Originally published by Rick Morton on 13 September 2017 in The Australian.

Major disability service providers such as CatholicCare Sydney are shutting down or getting out of the business because they cannot make a profit under a pricing regime set by the $22 billion National Disability Insurance Scheme.

New research from the University of Western Australia shows profits among small disability service providers fell to 4 per cent in 2015-16 while profits of large bodies continued to grow from a low margin to 3.6 per cent.

The longitudinal study of a panel of 154 service providers, conducted by UWA’s David Gilchrist, backs market concerns that have been ringing for years: that more money under the NDIS will not ensure survival. “Even among the largest providers, who overall are increasing profit, they actually aren’t making money from disability services,” Professor Gilchrist said. “That profit is almost uniformly coming from other areas of the business.” All services in the study are not­-for-­profit organisations but depend on profit margins to remain solvent.

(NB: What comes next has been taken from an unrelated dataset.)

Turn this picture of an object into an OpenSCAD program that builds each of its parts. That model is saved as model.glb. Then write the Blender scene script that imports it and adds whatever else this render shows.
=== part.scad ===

The Australian has learned Catholic Care Sydney has stopped providing respite care and short­-term accommodation as a disability service because the NDIS pays only a flat daily rate and the charity cannot make the case to continue. The flat rate does not reflect penalty rates and other costs. Even sentiment is down. Two ­thirds of providers in UWA’s 2014­-15 panel rated their organisation’s financial performance as strong or very strong but the following financial year this plunged to 40 per cent. However, the true scale of the market transformation under the NDIS remains to be seen, as NDIS funding represented only 3 per cent of total income in 2015­-16, despite growth of 108 per cent in a year.

National Disability Services is the peak body for providers and its chief executive, Ken Baker, told The Australian prices under the NDIS were “extremely tight”. “The key question is: do the not-­for­-profit providers have sufficient working capital and do they see sufficient growth in the future to continue? That’s not entirely clear just now,” he said. “The scheme’s prices are extremely tight and there needs to be profit … so providers can expand and respond to huge growth in demand.”

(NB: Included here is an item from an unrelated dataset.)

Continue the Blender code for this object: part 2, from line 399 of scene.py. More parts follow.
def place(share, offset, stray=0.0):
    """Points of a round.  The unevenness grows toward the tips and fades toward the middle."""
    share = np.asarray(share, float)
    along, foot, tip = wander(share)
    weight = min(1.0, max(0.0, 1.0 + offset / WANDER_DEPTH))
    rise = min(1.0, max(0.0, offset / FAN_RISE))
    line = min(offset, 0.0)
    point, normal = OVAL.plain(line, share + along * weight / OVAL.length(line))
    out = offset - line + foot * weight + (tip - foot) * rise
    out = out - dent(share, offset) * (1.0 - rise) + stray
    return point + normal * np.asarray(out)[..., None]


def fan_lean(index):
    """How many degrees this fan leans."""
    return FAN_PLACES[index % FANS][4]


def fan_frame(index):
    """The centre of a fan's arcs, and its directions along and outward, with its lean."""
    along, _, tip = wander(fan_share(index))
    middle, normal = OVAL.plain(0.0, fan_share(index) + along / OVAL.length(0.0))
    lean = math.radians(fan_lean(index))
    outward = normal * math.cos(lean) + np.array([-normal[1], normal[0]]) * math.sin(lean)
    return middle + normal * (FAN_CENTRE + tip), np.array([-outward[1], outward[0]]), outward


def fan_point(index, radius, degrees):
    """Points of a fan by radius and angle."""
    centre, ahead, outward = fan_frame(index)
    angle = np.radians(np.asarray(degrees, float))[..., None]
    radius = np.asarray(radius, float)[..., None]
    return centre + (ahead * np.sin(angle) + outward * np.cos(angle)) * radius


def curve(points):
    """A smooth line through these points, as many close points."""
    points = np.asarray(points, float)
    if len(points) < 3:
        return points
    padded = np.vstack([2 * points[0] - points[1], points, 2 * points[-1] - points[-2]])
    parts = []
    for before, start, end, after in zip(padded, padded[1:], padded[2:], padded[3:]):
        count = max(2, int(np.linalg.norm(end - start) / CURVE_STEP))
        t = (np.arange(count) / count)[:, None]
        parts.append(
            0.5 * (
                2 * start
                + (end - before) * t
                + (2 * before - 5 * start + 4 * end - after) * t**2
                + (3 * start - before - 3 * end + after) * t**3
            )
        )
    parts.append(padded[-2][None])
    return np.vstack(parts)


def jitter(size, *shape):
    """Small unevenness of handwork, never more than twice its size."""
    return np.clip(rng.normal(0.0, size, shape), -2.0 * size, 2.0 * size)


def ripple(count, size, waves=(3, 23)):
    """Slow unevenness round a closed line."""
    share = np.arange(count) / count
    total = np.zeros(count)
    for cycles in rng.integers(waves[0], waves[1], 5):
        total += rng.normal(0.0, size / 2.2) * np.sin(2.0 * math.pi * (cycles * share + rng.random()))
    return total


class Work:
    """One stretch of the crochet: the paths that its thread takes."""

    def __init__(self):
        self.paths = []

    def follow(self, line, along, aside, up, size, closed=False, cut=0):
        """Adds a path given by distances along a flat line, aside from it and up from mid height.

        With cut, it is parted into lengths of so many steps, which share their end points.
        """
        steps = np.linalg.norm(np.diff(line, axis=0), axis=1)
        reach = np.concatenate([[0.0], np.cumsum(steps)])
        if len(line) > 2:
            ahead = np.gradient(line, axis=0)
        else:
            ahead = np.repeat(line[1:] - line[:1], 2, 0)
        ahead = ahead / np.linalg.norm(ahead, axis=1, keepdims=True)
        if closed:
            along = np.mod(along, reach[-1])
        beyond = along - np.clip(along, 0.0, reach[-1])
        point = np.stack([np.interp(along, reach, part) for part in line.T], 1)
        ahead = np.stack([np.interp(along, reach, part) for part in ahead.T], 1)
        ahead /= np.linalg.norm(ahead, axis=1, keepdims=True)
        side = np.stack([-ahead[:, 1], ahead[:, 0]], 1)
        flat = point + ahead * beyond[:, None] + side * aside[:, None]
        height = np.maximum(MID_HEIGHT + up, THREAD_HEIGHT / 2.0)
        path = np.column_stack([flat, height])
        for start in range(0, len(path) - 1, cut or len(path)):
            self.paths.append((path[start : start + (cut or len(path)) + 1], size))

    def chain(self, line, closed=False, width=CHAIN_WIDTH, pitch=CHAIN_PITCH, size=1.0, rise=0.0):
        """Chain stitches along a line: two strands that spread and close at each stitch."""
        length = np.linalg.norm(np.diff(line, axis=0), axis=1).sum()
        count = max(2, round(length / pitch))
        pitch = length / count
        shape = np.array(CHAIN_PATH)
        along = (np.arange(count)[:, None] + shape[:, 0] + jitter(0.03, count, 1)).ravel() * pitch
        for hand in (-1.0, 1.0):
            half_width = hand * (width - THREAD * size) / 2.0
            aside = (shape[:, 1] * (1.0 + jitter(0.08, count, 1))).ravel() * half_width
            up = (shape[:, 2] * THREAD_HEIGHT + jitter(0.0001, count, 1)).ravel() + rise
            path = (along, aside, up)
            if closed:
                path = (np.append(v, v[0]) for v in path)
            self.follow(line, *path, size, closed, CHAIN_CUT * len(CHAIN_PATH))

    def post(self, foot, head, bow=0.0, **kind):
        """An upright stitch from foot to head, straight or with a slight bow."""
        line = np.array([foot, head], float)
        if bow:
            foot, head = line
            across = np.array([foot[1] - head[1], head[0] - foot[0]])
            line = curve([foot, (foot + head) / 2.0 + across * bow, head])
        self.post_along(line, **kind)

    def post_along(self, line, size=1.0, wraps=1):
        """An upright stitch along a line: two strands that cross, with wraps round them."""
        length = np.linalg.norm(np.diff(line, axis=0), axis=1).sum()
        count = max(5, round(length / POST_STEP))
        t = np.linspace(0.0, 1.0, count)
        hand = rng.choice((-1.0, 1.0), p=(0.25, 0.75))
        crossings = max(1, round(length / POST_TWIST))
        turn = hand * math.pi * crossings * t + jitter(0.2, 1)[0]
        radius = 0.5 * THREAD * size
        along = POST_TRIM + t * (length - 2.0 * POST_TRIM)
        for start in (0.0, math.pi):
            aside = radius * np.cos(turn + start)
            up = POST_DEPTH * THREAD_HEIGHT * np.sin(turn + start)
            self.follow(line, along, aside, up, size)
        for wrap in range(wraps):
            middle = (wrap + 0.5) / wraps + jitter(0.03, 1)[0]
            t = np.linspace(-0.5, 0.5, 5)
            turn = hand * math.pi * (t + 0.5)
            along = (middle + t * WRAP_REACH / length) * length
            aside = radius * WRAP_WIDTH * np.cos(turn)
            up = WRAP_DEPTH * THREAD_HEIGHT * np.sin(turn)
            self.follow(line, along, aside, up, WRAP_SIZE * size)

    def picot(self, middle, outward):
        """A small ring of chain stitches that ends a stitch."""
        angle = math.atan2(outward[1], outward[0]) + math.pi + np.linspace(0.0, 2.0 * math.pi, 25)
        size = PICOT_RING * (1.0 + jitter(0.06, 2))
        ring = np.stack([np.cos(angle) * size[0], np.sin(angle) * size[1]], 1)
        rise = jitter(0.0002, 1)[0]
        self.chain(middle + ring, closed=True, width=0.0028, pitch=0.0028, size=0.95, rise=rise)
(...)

As it stands, the National Disability Insurance Agency both funds disability support for more than 100,000 people —that figure will be 460,000 at full rollout in 2020 — and sets the prices providers can charge for their services, a position the Productivity Commission views as a conflict.

A review of its pricing structure will be finalised by the end of the year and, at some point, prices will be decentralised. “Providers are making these decisions now, to get out of certain disability services, and the (NDIA) needs to respond now rather than wait for that review,” Mr Baker said.

Professor Gilchrist said the scheme’s pricing encouraged cheap labour. “We’re seeing this pressure for organisations that have been around a long time to offload experienced staff for very cheap staff and that has implications for quality,” he said. “In the past, funds were provided in advance to organisations, so even if they weren’t technically solvent they could survive. That is not the case any more under the NDIS.”

The UWA research shows total income for the panel of organisations hit $2.6bn while expenses crept past $2.5bn. Median profit fell to 3.8 per cent from 3.9.